Entries with model source code:

********************

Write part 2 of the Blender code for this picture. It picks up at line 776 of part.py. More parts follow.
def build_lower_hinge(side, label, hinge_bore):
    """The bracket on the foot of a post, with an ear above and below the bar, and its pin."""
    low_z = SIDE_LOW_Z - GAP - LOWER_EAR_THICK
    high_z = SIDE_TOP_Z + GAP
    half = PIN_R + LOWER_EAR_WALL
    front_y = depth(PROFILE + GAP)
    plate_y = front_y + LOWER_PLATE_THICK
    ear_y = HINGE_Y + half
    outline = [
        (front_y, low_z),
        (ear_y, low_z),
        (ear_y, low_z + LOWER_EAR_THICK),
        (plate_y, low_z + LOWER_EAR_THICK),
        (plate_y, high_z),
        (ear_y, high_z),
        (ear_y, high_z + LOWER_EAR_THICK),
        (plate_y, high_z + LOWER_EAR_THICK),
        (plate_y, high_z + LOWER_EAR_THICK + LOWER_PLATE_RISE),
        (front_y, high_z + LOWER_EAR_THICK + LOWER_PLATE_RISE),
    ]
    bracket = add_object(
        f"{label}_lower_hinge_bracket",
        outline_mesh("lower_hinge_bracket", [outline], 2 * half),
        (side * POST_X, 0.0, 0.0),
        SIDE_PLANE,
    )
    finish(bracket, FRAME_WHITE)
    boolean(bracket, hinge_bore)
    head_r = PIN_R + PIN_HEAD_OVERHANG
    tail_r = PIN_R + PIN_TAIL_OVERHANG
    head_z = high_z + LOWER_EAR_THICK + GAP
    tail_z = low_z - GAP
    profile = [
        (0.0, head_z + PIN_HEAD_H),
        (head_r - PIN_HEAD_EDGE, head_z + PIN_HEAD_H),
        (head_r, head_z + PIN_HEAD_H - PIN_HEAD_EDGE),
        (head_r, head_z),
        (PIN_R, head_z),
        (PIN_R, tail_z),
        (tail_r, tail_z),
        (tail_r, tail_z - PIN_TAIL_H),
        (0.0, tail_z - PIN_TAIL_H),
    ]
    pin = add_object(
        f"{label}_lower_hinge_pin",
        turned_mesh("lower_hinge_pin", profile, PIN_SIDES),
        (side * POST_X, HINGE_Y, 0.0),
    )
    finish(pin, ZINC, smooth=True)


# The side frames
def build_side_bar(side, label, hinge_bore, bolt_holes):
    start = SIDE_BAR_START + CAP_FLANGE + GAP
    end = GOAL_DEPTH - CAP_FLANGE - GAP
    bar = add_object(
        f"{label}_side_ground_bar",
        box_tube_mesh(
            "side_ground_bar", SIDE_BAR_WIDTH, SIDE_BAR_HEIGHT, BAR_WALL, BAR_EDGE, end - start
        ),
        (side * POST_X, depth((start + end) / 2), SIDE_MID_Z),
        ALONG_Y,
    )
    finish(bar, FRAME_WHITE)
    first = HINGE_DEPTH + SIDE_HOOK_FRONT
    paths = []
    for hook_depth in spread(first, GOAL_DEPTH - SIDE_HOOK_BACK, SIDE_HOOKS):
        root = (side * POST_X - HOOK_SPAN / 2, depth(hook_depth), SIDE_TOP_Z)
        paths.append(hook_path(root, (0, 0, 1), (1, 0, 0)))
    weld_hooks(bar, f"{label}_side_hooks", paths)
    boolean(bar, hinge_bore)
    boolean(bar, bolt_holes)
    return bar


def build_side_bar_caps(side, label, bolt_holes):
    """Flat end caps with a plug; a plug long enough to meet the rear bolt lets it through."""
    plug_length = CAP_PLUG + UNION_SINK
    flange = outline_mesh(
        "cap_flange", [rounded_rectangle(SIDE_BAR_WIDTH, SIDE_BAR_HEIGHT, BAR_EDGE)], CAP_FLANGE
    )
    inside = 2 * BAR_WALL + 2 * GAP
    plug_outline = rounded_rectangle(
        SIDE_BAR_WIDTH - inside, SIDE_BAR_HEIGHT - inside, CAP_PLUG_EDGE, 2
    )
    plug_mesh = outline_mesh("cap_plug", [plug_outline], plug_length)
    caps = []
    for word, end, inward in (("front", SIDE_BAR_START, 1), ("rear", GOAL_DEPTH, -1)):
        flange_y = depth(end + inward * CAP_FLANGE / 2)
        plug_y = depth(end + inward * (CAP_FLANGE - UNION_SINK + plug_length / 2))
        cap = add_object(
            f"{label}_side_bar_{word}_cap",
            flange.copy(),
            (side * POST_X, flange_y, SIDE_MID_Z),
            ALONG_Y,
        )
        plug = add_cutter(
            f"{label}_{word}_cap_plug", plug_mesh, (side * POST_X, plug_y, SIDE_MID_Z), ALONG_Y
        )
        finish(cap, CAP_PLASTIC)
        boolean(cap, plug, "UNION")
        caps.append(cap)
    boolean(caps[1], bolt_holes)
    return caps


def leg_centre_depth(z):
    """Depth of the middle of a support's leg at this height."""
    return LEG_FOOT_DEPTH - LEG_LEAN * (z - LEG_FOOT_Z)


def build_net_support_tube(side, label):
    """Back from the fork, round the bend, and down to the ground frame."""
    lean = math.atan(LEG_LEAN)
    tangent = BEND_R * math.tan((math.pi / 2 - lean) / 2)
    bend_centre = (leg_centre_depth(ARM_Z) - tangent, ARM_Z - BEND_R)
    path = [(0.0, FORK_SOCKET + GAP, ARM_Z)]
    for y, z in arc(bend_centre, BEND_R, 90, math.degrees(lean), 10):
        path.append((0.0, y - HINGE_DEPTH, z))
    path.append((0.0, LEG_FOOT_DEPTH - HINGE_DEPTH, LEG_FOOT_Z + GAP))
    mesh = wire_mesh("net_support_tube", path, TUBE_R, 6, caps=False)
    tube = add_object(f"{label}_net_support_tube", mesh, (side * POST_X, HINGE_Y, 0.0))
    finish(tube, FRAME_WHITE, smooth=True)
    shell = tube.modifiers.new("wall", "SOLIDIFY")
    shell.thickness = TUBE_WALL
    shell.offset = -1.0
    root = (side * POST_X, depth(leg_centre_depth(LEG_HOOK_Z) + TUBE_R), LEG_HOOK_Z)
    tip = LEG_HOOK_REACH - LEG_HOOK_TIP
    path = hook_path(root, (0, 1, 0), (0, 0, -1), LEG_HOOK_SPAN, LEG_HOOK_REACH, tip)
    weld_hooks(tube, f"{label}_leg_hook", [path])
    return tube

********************

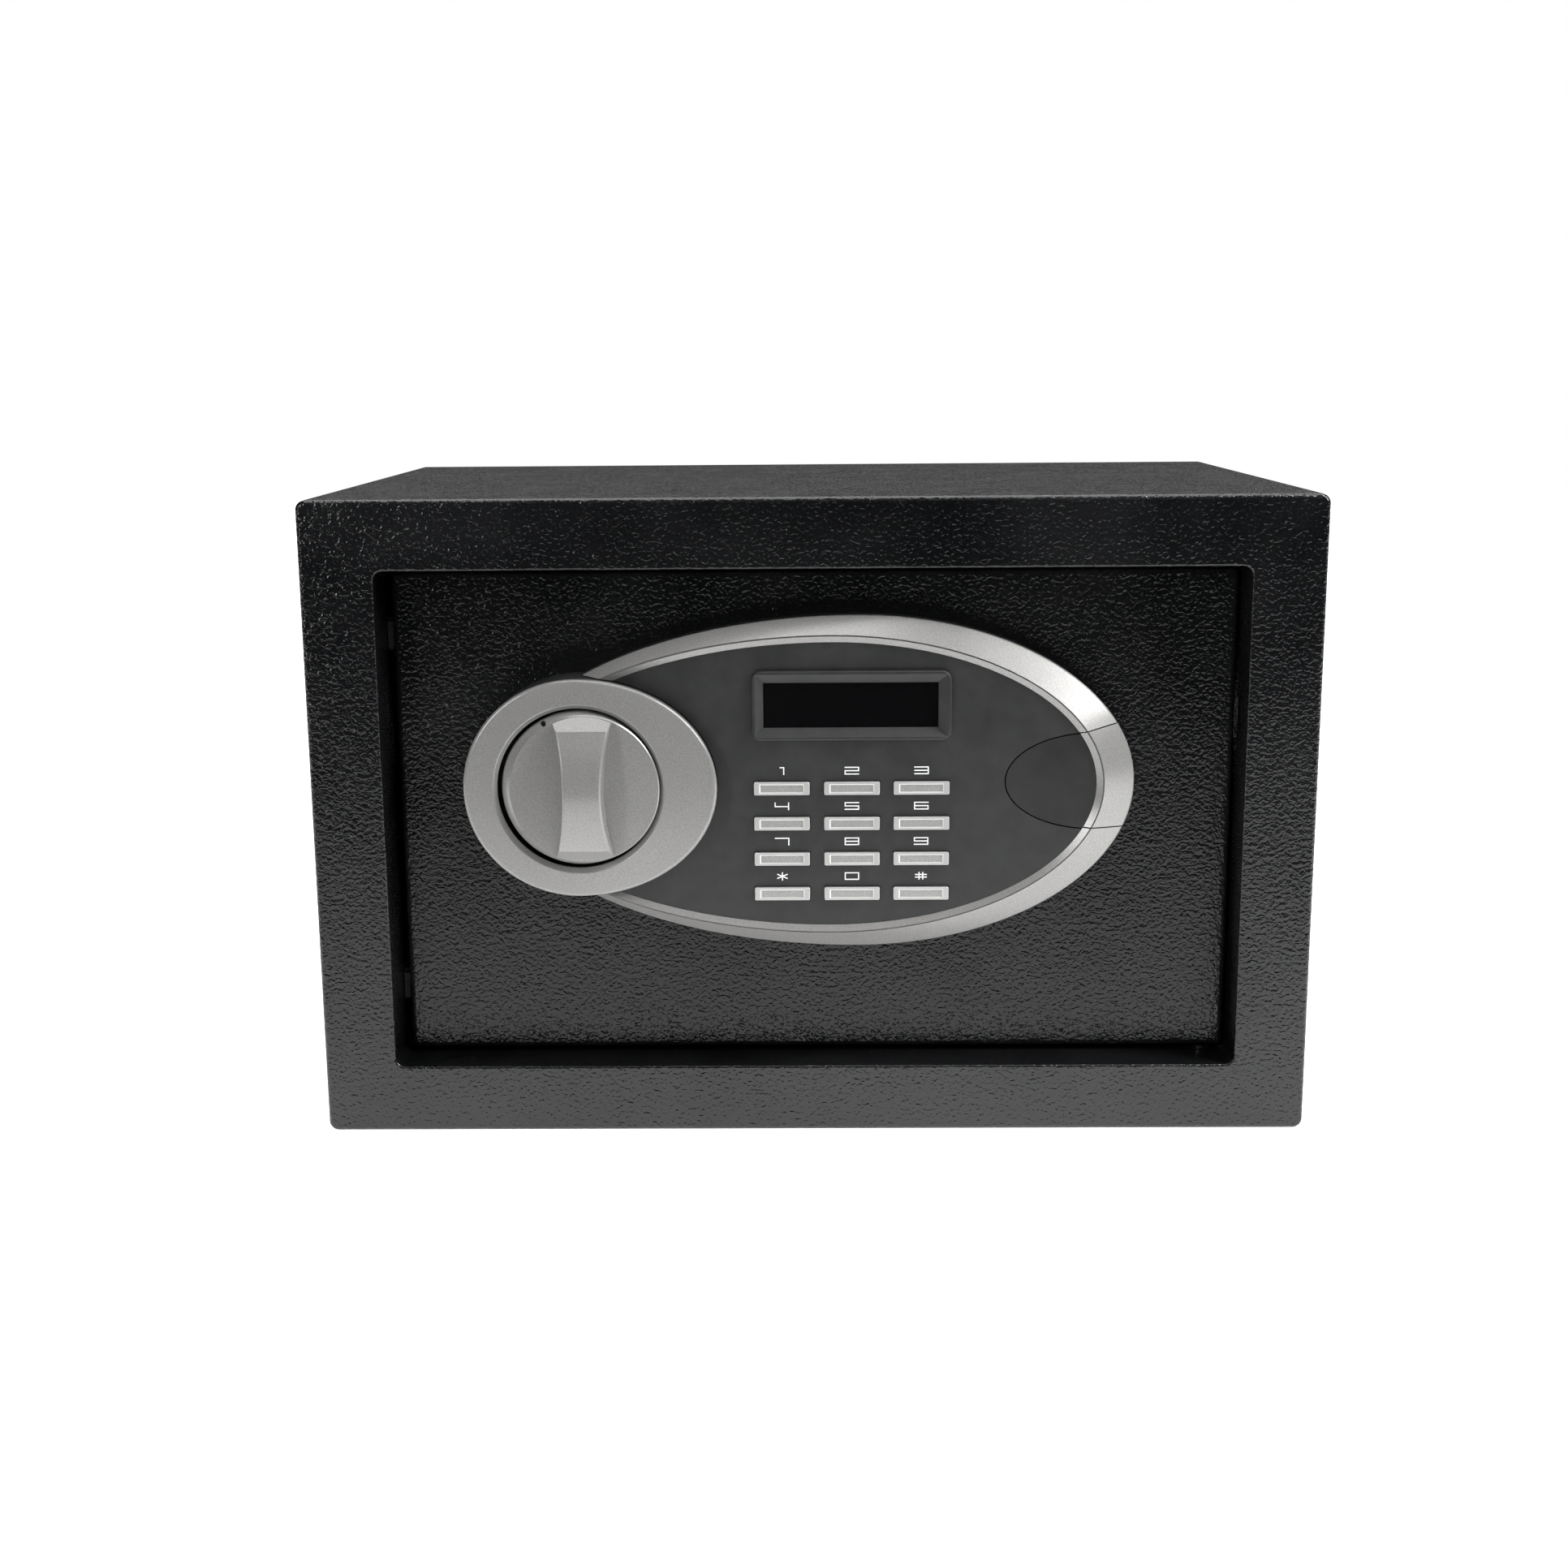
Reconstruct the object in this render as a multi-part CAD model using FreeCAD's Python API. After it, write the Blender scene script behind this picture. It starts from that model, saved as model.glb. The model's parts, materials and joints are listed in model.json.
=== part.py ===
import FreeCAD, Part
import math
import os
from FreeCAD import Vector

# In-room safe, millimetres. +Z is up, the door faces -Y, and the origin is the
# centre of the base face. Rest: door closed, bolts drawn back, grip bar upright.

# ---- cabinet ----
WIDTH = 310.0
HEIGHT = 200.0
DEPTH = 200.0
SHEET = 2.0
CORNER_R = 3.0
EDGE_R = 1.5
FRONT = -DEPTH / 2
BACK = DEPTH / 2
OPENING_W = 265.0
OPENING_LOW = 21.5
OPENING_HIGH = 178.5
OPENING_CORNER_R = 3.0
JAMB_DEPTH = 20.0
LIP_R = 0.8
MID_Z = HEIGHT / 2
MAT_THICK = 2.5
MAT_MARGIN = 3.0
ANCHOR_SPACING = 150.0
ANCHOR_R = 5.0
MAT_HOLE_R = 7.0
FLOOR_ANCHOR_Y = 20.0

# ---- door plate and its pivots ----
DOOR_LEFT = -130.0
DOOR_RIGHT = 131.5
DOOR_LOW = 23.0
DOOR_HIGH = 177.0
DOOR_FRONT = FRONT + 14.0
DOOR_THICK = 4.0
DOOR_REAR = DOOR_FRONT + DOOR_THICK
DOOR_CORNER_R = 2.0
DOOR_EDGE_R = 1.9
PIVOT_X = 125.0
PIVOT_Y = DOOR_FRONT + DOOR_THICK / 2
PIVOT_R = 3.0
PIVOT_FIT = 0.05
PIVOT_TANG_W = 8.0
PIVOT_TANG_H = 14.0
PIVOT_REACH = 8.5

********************

## Task objective:
Return only the stretch of the material above from the line holding "Reconstruct the object" through the line holding "PIVOT_REACH = 8.5", copied exactly.

## Expected answer:
Reconstruct the object in this render as a multi-part CAD model using FreeCAD's Python API. After it, write the Blender scene script behind this picture. It starts from that model, saved as model.glb. The model's parts, materials and joints are listed in model.json.
=== part.py ===
import FreeCAD, Part
import math
import os
from FreeCAD import Vector

# In-room safe, millimetres. +Z is up, the door faces -Y, and the origin is the
# centre of the base face. Rest: door closed, bolts drawn back, grip bar upright.

# ---- cabinet ----
WIDTH = 310.0
HEIGHT = 200.0
DEPTH = 200.0
SHEET = 2.0
CORNER_R = 3.0
EDGE_R = 1.5
FRONT = -DEPTH / 2
BACK = DEPTH / 2
OPENING_W = 265.0
OPENING_LOW = 21.5
OPENING_HIGH = 178.5
OPENING_CORNER_R = 3.0
JAMB_DEPTH = 20.0
LIP_R = 0.8
MID_Z = HEIGHT / 2
MAT_THICK = 2.5
MAT_MARGIN = 3.0
ANCHOR_SPACING = 150.0
ANCHOR_R = 5.0
MAT_HOLE_R = 7.0
FLOOR_ANCHOR_Y = 20.0

# ---- door plate and its pivots ----
DOOR_LEFT = -130.0
DOOR_RIGHT = 131.5
DOOR_LOW = 23.0
DOOR_HIGH = 177.0
DOOR_FRONT = FRONT + 14.0
DOOR_THICK = 4.0
DOOR_REAR = DOOR_FRONT + DOOR_THICK
DOOR_CORNER_R = 2.0
DOOR_EDGE_R = 1.9
PIVOT_X = 125.0
PIVOT_Y = DOOR_FRONT + DOOR_THICK / 2
PIVOT_R = 3.0
PIVOT_FIT = 0.05
PIVOT_TANG_W = 8.0
PIVOT_TANG_H = 14.0
PIVOT_REACH = 8.5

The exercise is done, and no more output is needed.